Spartacus Chetwynd, Paul Noble y Luke Fowler son el resto de artistas que constituyen un premio que, a pesar de la erótica de la victoria, funda parte de su atractivo en la incertidumbre momentánea y en una agrupación expositiva. Con una instalación derivada de una performance, Odd Man Out, Spartacus Chetwynd propone otro proyecto donde lo carnavalesco “hecho a mano” se mezcla con la densidad de referentes teóricos y la estructuración de las comunidades sociales, creando una actuación ritual en la que se apela directamente al espectador y surge de nuevo una problemática: ¿es la audiencia parte de un proyecto por el hecho de transformar la sala de exposiciones en una representación de un ceremonial, donde el espectador permanece siempre en el papel que el artista le asigna?

All divides selves es un documental de Luke Fowler en torno a la figura del antipsiquiatra RD Laing. Como en trabajos anteriores, convierte en protagonista a un personaje marginal empleando una narrativa de seguimiento que convierte al espectador en testigo. Uniendo la estética experimental del cine expandido con un lenguaje visual estructuralista, Fowler parece entender la cinematografía documental como una suerte de estudio sociológico desde el que analizar comportamientos y situaciones periféricos. Como todo investigador –y a pesar de esa neutralidad que el artista autoproclama-, el posicionamiento se halla ya implícito en la elección de los temas. Posiblemente la mayor queja ante All divides selves es, producto de su carácter cinematográfico, su larga duración y la (im)pertinencia de integrar estos formatos en un espacio tan dado a la intrusión y la distracción como la sala del museo. Como alegato a favor podría argumentarse que si hay algo que otorga valor al territorio artístico es su cierta y eventual legitimidad para lo inconveniente. Léase la disconformidad con los tiempos de lectura en los que nos vamos adiestrando y acomodando.

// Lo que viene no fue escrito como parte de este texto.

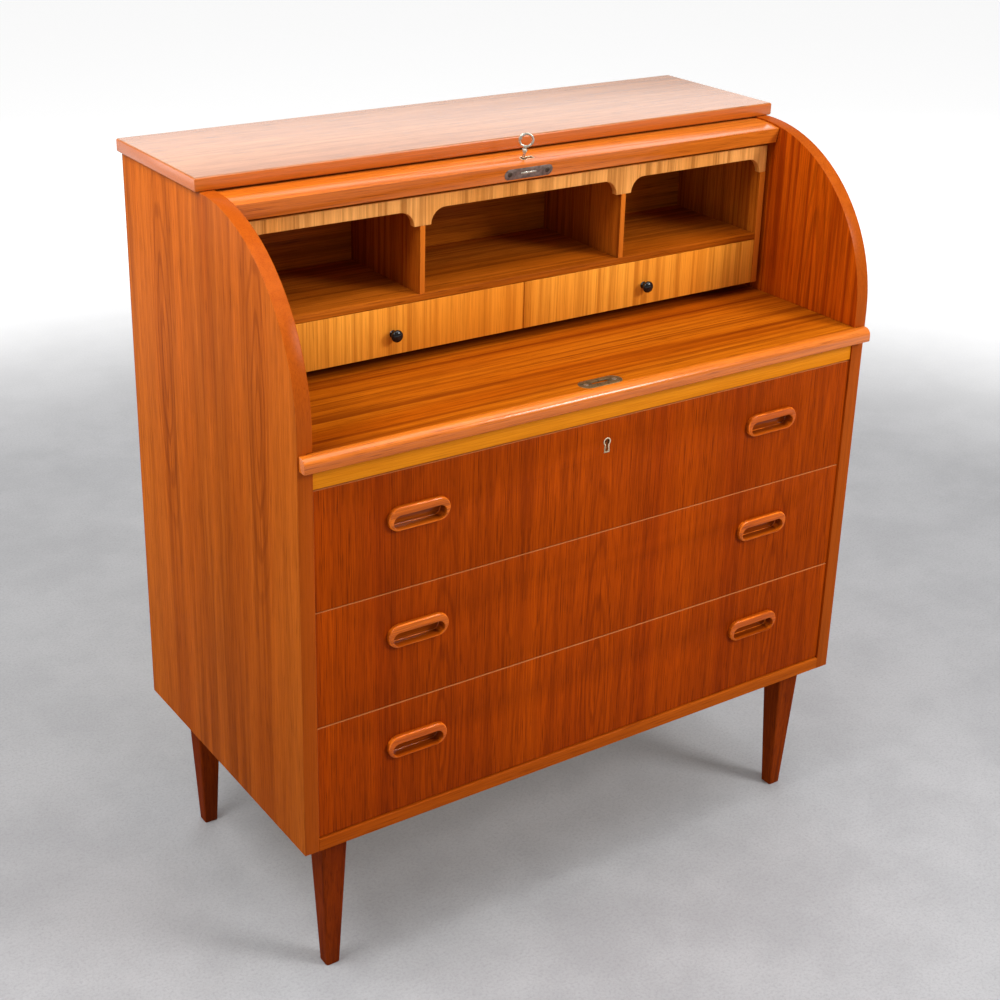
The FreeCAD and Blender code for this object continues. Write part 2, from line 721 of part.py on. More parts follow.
def drawer_lock(high, face, face_back):
    """The top drawer's lock. Returns what is cut out of the drawer's front for it."""
    key_z = base + cell("key_high")
    middle = Size.of(0)
    lock_half, bolt_side = cell("drawer_lock_half"), cell("drawer_bolt_half")
    bolt_deep = cell("drawer_bolt_thick") / 2
    bolt_low = high - cell("drawer_bolt_long")
    case_front = bolt_y - cell("drawer_lock_front")
    blank = box(
        "drawer_lock_blank", (-lock_half, lock_half), (case_front, face_back),
        (key_z - cell("drawer_lock_drop"), high),
    )
    bolt_room = box(
        "drawer_bolt_room",
        (-bolt_side - slip, bolt_side + slip),
        (bolt_y - bolt_deep - slip, bolt_y + bolt_deep + slip),
        (bolt_low - cell("drawer_bolt_spare"), high),
    )
    key_room_ends = (case_front, face_back - cell("drawer_bolt_spare"))
    key_room = rod("drawer_key_room", "y", (middle, key_z), cell("drawer_bit_room"), key_room_ends)
    sub_part("drawer_lock", cut("drawer_lock", blank, bolt_room, key_room))
    sub_part("drawer_bolt", box(
        "drawer_bolt", (-bolt_side, bolt_side), (bolt_y - bolt_deep, bolt_y + bolt_deep), (bolt_low, high),
    ))
    insert_front, insert_back = face - cell("hole_proud"), face + cell("hole_sunk")
    rim = cell("hole_rim")
    plug = prism("keyhole_plug", "y", keyhole(middle, key_z), insert_front, insert_back)
    eye = prism("keyhole_eye", "y", keyhole(middle, key_z, rim), insert_front, insert_back)
    sub_part("keyhole_insert", cut("keyhole_insert", plug, eye))
    passage = prism("keyhole_passage", "y", keyhole(middle, key_z, rim), insert_back, case_front)
    return [blank, plug, passage]


for number, word in enumerate(("bottom", "middle", "top")):
    large_drawer(word, number)

# ---------------------------------------------------------------- writing board
nose_back = front - slip
nose_top = board_top
nose_low = nose_top - cell("nose_high")
nose_front = front - cell("nose_reach")
curve, edge = cell("nose_round"), cell("nose_edge")
sub_part("board_moulding", prism("board_moulding", "x", [
    (nose_front + edge, nose_low, (nose_front + edge, nose_low + edge), True),
    (nose_back, nose_low),
    (nose_back, nose_top),
    (nose_front + curve, nose_top),
    (nose_front, nose_top - curve, (nose_front + curve, nose_top - curve), True),
    (nose_front, nose_low + edge),
], -half_width + cell("nose_short"), half_width - cell("nose_short")))
board_blank = box(
    "writing_board_blank",
    (-inner - cell("tongue"), inner + cell("tongue")),
    (nose_back, front + cell("board_long")),
    (board_low, board_top),
)
strike_y = front + cell("strike_behind")
lock_x = -cell("lock_x")
strike_outline = stadium(lock_x, strike_y, cell("strike_half"), cell("strike_round"))
strike_blank = prism("strike_blank", "z", strike_outline, board_top - cell("strike_thick"), board_top)
strike_side = cell("bolt_half") + cell("strike_side")
slot_y = strike_y + cell("strike_slot_back")
strike_hole = box(
    "strike_hole",
    (lock_x - strike_side, lock_x + strike_side),
    (slot_y - cell("strike_slot"), slot_y + cell("strike_slot")),
    (board_top - cell("strike_deep"), board_top),
)
sub_part("strike_plate", cut("strike_plate", strike_blank, strike_hole))
sub_part("writing_board", cut("writing_board", board_blank, strike_blank, strike_hole))

# ---------------------------------------------------------------- roll front, in the frame of its pivot
roll_outer = cell("roll_outer")
shell_inner = roll_outer - cell("shell_thick")
rail_inner = roll_outer - cell("rail_thick")
roll_half = inner - cell("roll_end_gap")


def polar(radius, angle):
    """The (y, z) of a point at an angle behind the roll's front face."""
    return radius * sine(angle), radius * cosine(angle)


def sector(name, inside, outside, near, far, x):
    centre = (Size.of(0), Size.of(0))
    return prism(name, "x", [
        polar(inside, near),
        (*polar(inside, far), centre, False),
        polar(outside, far),
        (*polar(outside, near), centre, True),
    ], *x)


across = (-roll_half, roll_half)
rail_end, roll_end = cell("rail_angle"), cell("roll_angle")
sub_part("roll_shell", sector("shell", shell_inner, roll_outer, rail_end, roll_end, across), in_roll=True)


def cheek(word, sign):
    outside = roll_half - cell("cheek_gap")
    x = mirrored(sign, outside - cell("cheek_thick"), outside)
    centre = (Size.of(0), Size.of(0))
    near, far = rail_end, roll_end - cell("cheek_short")
    plate = prism(f"cheek_plate_{word}", "x", [
        (Size.of(0), Size.of(0)),
        polar(shell_inner, far),
        (*polar(shell_inner, near), centre, True),
    ], *x)
    hub = rod(f"cheek_hub_{word}", "x", centre, cell("hub_radius"), x)
    hole = rod(f"cheek_hole_{word}", "x", centre, cell("pin_radius") + cell("pin_fit"), x)
    return cut(f"cheek_{word}", fuse(f"cheek_blank_{word}", plate, hub), hole)


sub_part("roll_cheeks", *[cheek(word, sign) for word, sign in SIDES], in_roll=True)

lock_radius = roll_outer - cell("lock_sunk")
key_x, key_y = -cell("key_left"), cell("key_back")
key_spot = (key_x, key_y)
bolt_half = cell("bolt_half")
bolt_deep = cell("bolt_thick") / 2
proud = cell("plate_proud")
face_plate = prism(
    "face_plate_blank", "y", stadium(lock_x, lock_radius, cell("plate_half"), cell("plate_round")),
    -proud, cell("face_plate"),
)
bit_room_ends = (lock_radius - cell("bit_room_half"), lock_radius + cell("bit_room_half"))
bolt_way = box(
    "bolt_way", (lock_x - bolt_half - slip, lock_x + bolt_half + slip),
    (-proud, key_y - cell("bolt_way_short")),
    (lock_radius - bolt_deep - slip, lock_radius + bolt_deep + slip),
)
case_blank = box(
    "lock_case_blank",
    (lock_x - cell("lock_width") / 2, lock_x + cell("lock_width") / 2),
    (cell("face_plate"), cell("lock_deep")),
    (lock_radius - cell("lock_thick") / 2, lock_radius + cell("lock_thick") / 2),
)
bit_room = rod("bit_room", "z", key_spot, cell("bit_room"), bit_room_ends)
key_way_ends = (bit_room_ends[0], roll_outer + cell("scutcheon_thick"))
key_way = prism("key_way", "z", lying_keyhole(*key_spot, cell("hole_rim")), *key_way_ends)
plate_level = roll_outer - cell("scutcheon_sunk")
escutcheon_blank = prism(
    "escutcheon_blank", "z", lying_keyhole(*key_spot), plate_level, plate_level + cell("scutcheon_thick"),
)
sub_part("lock_plate", cut("lock_plate_cut", face_plate, bolt_way), in_roll=True)
sub_part("lock_case", cut("lock_case_cut", case_blank, bolt_way, bit_room, key_way), in_roll=True)
sub_part("escutcheon", cut("escutcheon_cut", escutcheon_blank, key_way), in_roll=True)
rail_blank = sector("rail_blank", rail_inner, roll_outer, Size.of(0), rail_end, across)
recess = prism(
    "escutcheon_recess", "z", lying_keyhole(*key_spot), plate_level, roll_outer + cell("scutcheon_thick"),
)
sub_part("roll_rail", cut("roll_rail_cut", rail_blank, face_plate, case_blank, key_way, recess), in_roll=True)
sub_part("lock_bolt", box(
    "bolt_bar", (lock_x - bolt_half, lock_x + bolt_half), (-proud, cell("bolt_long")),
    (lock_radius - bolt_deep, lock_radius + bolt_deep),
), in_roll=True)


def key():
    """A barrel key with a bit, a collar and a ring bow that is turned towards the person at the desk."""
    bit_half = cell("key_bit_half")
    stem_top = roll_outer + cell("key_reach")
    bit_deep = cell("key_bit_thick") / 2
    overlap = cell("bow_overlap")
    collar_low = stem_top - cell("collar_drop")
    stem = rod("key_stem", "z", key_spot, cell("key_stem"), (lock_radius - bit_half, stem_top + overlap))
    collar_ends = (collar_low, collar_low + cell("collar_high"))
    collar = rod("key_collar", "z", key_spot, cell("key_collar"), collar_ends)
    bit = box(
        "key_bit", (key_x, key_x + cell("key_bit")), (key_y - bit_deep, key_y + bit_deep),
        (lock_radius - bit_half, lock_radius + bit_half),
    )
    ring = doc.addObject("Part::Torus", "key_bow")
    bind(ring, "Radius1", cell("key_ring"))
    bind(ring, "Radius2", cell("key_wire"))
    facing = FreeCAD.Rotation(Z_AXIS, -cell("key_facing").value)
    ring.Placement.Rotation = facing.multiply(FreeCAD.Rotation(X_AXIS, 90))
    put(ring, key_x, key_y, stem_top + cell("key_ring") + cell("key_wire") - overlap)
    return fuse("key_solid", stem, collar, bit, ring)


sub_part("key", key(), in_roll=True)

# ---------------------------------------------------------------- checks and files
doc.recompute()
broken = [o.Name for o in doc.Objects if {"Invalid", "Error"} & set(o.State)]
if broken:
    raise SystemExit(f"these objects did not build: {broken}")
for name, node in NODES.items():
    if node.Shape.isNull() or not node.Shape.isValid() or not node.Shape.Solids:
        raise SystemExit(f"{name} has no valid solid")
os.makedirs("parts", exist_ok=True)
for name, node in NODES.items():
    node.Shape.exportStep(f"parts/{name}.step")
    print(f"{name:28s} solids {len(node.Shape.Solids)}  volume {node.Shape.Volume / 1000:9.1f} cm3")
print(len(NODES), "sub-parts")
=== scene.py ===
"""Looks for the roll-front secretary desk. All lengths are in metres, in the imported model's own frame."""
import json
import math

import bmesh
import bpy
from mathutils import Matrix, Vector

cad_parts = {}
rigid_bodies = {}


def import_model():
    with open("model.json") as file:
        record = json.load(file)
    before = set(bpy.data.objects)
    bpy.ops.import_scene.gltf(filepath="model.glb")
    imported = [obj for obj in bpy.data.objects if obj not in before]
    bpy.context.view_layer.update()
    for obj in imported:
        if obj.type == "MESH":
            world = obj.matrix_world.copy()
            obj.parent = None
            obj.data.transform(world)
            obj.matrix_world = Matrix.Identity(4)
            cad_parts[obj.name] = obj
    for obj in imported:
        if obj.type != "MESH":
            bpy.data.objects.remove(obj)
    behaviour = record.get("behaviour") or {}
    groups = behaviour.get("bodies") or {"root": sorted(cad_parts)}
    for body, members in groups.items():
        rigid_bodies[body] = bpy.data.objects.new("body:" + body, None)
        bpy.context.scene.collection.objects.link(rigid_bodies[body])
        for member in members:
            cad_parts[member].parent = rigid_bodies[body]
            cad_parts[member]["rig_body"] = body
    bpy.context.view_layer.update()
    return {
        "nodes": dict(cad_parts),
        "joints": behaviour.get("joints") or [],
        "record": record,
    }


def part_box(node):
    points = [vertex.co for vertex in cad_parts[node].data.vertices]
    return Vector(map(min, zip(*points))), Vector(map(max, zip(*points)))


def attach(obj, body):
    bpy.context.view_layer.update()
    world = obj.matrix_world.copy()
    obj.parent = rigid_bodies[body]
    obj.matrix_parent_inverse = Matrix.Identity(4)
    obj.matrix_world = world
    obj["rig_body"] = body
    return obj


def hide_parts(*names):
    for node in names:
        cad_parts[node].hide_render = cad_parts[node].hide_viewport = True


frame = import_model()
NODES = frame["nodes"]
JOINTS = {joint["name"]: joint for joint in frame["joints"]}
SLOT_OF = {part["node"]: part["material_slot"] for part in frame["record"]["subparts"]}
MM = 0.001

# ---------------------------------------------------------------- camera
# The view fitted to the photo. Angles are in degrees, and the shift is in widths of the sensor.
CAMERA_PLACE = Vector((-1.2408, -1.7629, 1.5034))
CAMERA_YAW, CAMERA_PITCH, CAMERA_ROLL = 34.146, -22.572, 1.343
SENSOR = 36.0
LENS_PER_SENSOR = 1.7007
CAMERA_SHIFT = (0.0200, -0.0738)


def camera():
    data = bpy.data.cameras.new("view")
    data.sensor_width = SENSOR
    data.lens = LENS_PER_SENSOR * SENSOR
    data.shift_x, data.shift_y = CAMERA_SHIFT
    made = bpy.data.objects.new("view", data)
    bpy.context.scene.collection.objects.link(made)
    turn = Matrix.Rotation(-math.radians(CAMERA_YAW), 4, "Z")
    tilt = Matrix.Rotation(math.radians(90 + CAMERA_PITCH), 4, "X")
    roll = Matrix.Rotation(math.radians(CAMERA_ROLL), 4, "Z")
    made.matrix_world = Matrix.Translation(CAMERA_PLACE) @ turn @ tilt @ roll
    bpy.context.scene.camera = made


# ---------------------------------------------------------------- node building
AXES = {"x": 0, "y": 1, "z": 2}


def scaled(color, factor):
    return tuple(min(1.0, factor * c) for c in color)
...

La sala que ocupa Paul Noble está presidida por fragmentos de Nobson Newton, un mundo surgido en los años 90 donde se dibuja –literalmente- una ficción visual en la que se mezclan la perspectiva caballera, la sátira, una arquitectura tipográfica, la palabra –inventada- como núcleo y embrión estructural, las figuras de Henry Moore y una idea de geografía sin referentes espacio-temporales. Desde ese ilegítimo ejercicio de jurado en el espectador al que induce una exposición sintética como la del Turner Prize, Paul Noble hubiese asomado por la puerta de los ganadores antes de descubrir a Elisabeth Price y The Woolworths Choir of 1979. Sin embargo, es difícil –por no decir inviable- emitir un dictamen sobre una exposición que recoge algunos trabajos de otras exposiciones que no se han visto y que son el motivo de las nominaciones al Turner. Es más, ¿sería posible metabolizar una exposición que surge de y para un premio sin filtrarla por las jerarquías, categorías y fetiches que la competición instiga?